Bugs Caught During Development:
- DripService batch logic - Batch size calculation off by one, causing extra API calls
- AmplitudeService domain filtering - Used string equality instead of suffix matching
- TwilioService suppression - Temporary failures added to permanent suppression list
- ContentDuoService persona - Edge case where accuracy=60% classified incorrectly
- TTSService caching - Cache key collision between different users
Each bug was caught in unit tests before reaching integration testing or production.
Developer Feedback
"I used to avoid changing service layer code because tests took forever to run. Now I refactor confidently—if I break something, tests fail in seconds."

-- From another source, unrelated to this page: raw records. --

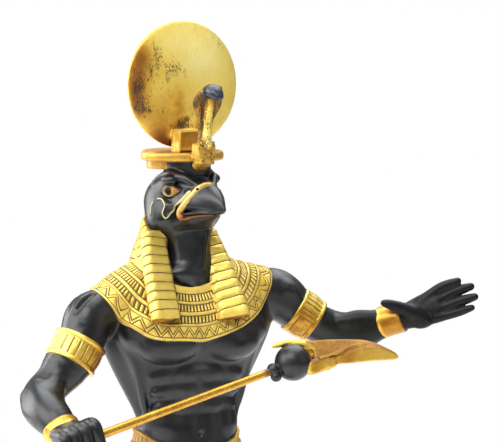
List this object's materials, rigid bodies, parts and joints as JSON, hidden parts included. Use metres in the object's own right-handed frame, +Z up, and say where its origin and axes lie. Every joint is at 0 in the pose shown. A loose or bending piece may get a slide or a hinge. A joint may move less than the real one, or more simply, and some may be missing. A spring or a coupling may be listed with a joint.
{
  "type": "falcon-headed god figurine",
  "caption": "Standing black and gold resin figurine of a falcon-headed god with sun disc crown, striped wig, wide collar and kilt, holding a staff, on a low plinth.",
  "frame": {"origin": "centre of the plinth's underside", "axes": "+Z up; the figure faces -Y and its left hand is on the +X side"},
  "size_m": [0.1887, 0.0785, 0.2853],
  "materials": {
    "black_resin": "satin black paint with gold painted parts",
    "plinth_black": "satin black paint with a gold edge",
    "gold_rod": "gold paint, satin",
    "gold_resin": "gold and black paint, satin"
  },
  "bodies": {
    "root": {"figure": "black_resin", "plinth": "plinth_black", "staff_rod": "gold_rod", "staff_head": "gold_resin"}
  },
  "joints": []
}
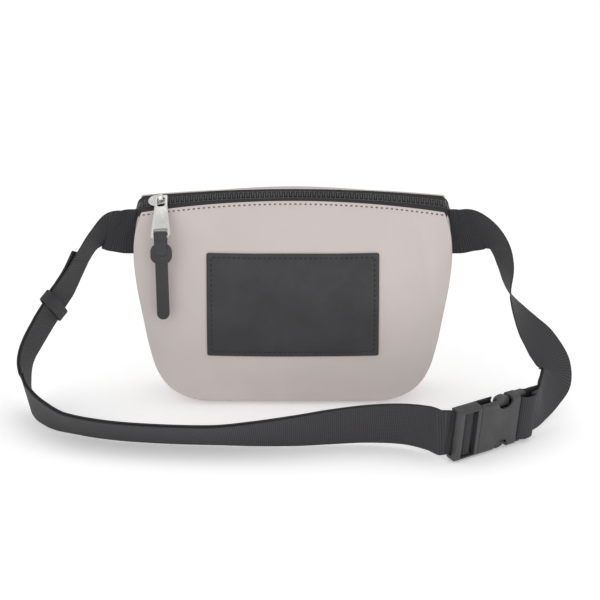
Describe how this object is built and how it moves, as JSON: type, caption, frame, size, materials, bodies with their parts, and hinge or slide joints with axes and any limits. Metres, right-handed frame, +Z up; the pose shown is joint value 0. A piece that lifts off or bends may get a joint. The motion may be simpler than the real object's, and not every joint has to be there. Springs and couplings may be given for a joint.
{
  "type": "belt bag",
  "caption": "Soft zipped belt bag with a leather patch, worn on a webbing belt closed by a side-release buckle.",
  "frame": {"origin": "middle of the flat base of the pouch, on the surface it stands on", "axes": "+X to the pouch's right end seen from the front, +Y to its back, +Z up; the belt lies in a loop in front"},
  "size_m": [0.4368, 0.1805, 0.1721],
  "materials": {
    "pouch_fabric": "coated, matte, fine grain",
    "binding": "woven tape",
    "patch_leather": "matte, fine grain",
    "tab_leather": "smooth, satin",
    "zip_tape": "woven",
    "zip_teeth": "dark, satin",
    "slider_metal": "satin plated",
    "webbing": "ribbed weave",
    "buckle_plastic": "moulded, matte"
  },
  "bodies": {
    "bag": {"front_panel": "pouch_fabric", "back_panel": "pouch_fabric", "gusset_band": "pouch_fabric", "seam_binding_front": "binding", "seam_binding_back": "binding", "front_patch": "patch_leather", "zip_tape_front": "zip_tape", "zip_tape_back": "zip_tape", "zip_teeth_front": "zip_teeth", "zip_teeth_back": "zip_teeth"},
    "slider": {"zip_slider": "slider_metal"},
    "pull": {"zip_pull": "slider_metal"},
    "tab": {"pull_tab": "tab_leather"},
    "left_belt": {"strap_left": "webbing", "buckle_plug": "buckle_plastic"},
    "right_belt": {"strap_right": "webbing", "buckle_socket": "buckle_plastic"},
    "keeper": {"keeper_loop": "webbing"},
    "prong_upper": {"buckle_prong_upper": "buckle_plastic"},
    "prong_lower": {"buckle_prong_lower": "buckle_plastic"}
  },
  "joints": [
    {"name": "zip_slide", "type": "hinge", "parent": "bag", "child": "slider", "pos_m": [0, 0.32563, -0.45056], "axis": [0, 0.8829, 0.4695], "range_deg": [0, 17.5]},
    {"name": "pull_swing", "type": "hinge", "parent": "slider", "child": "pull", "pos_m": [-0.10343, -0.00187, 0.16537], "axis": [0.9885, -0.0711, 0.1337], "range_deg": [-180, 0]},
    {"name": "tab_swing", "type": "hinge", "parent": "pull", "child": "tab", "pos_m": [-0.10271, -0.03351, 0.14327], "axis": [0.9885, -0.0711, 0.1337], "range_deg": [-110, 0]},
    {"name": "belt_swing", "type": "hinge", "parent": "bag", "child": "left_belt", "pos_m": [0, 0.002, 0.136], "axis": [-1, 0, 0], "range_deg": [0, 216]},
    {"name": "buckle_release", "type": "slide", "parent": "left_belt", "child": "right_belt", "axis": [0.8039, 0.5948, 0], "range_m": [0, 0.03]},
    {"name": "keeper_slide", "type": "slide", "parent": "left_belt", "child": "keeper", "axis": [-0.519, -0.173, -0.8371], "range_m": [-0.008, 0.008]},
    {"name": "prong_upper_press", "type": "hinge", "parent": "left_belt", "child": "prong_upper", "pos_m": [0.13968, -0.13003, 0.03577], "axis": [-0.589, 0.796, 0.1392], "range_deg": [0, 9], "stiffness_Nm_per_rad": 0.05},
    {"name": "prong_lower_press", "type": "hinge", "parent": "left_belt", "child": "prong_lower", "pos_m": [0.13753, -0.12712, 0.01003], "axis": [0.589, -0.796, -0.1392], "range_deg": [0, 9], "stiffness_Nm_per_rad": 0.05}
  ]
}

"Unit tests are executable documentation. When I onboarded, I read the tests to understand how services work."
"The mocks show exactly what dependencies each service uses. It makes the architecture explicit."
Key Takeaways
- Unit tests are for business logic - Test services in isolation from databases and APIs
- Mocks provide control - Simulate errors, edge cases, and unusual states
- Fast tests get run - <5s execution means developers run tests constantly
- Dependency injection enables testing - Design services to accept mocked dependencies
- Complement, don't replace integration tests - Both have value; use each appropriately
Writing 108 unit tests for service layer code transformed our testing strategy. We inverted the test pyramid, shifting from slow integration tests to fast unit tests. Services became easier to understand, refactor, and extend. The investment—two weeks of test development—paid off immediately through faster development cycles and prevented production bugs.
Unit tests aren't overhead. They're infrastructure that enables confident, rapid development.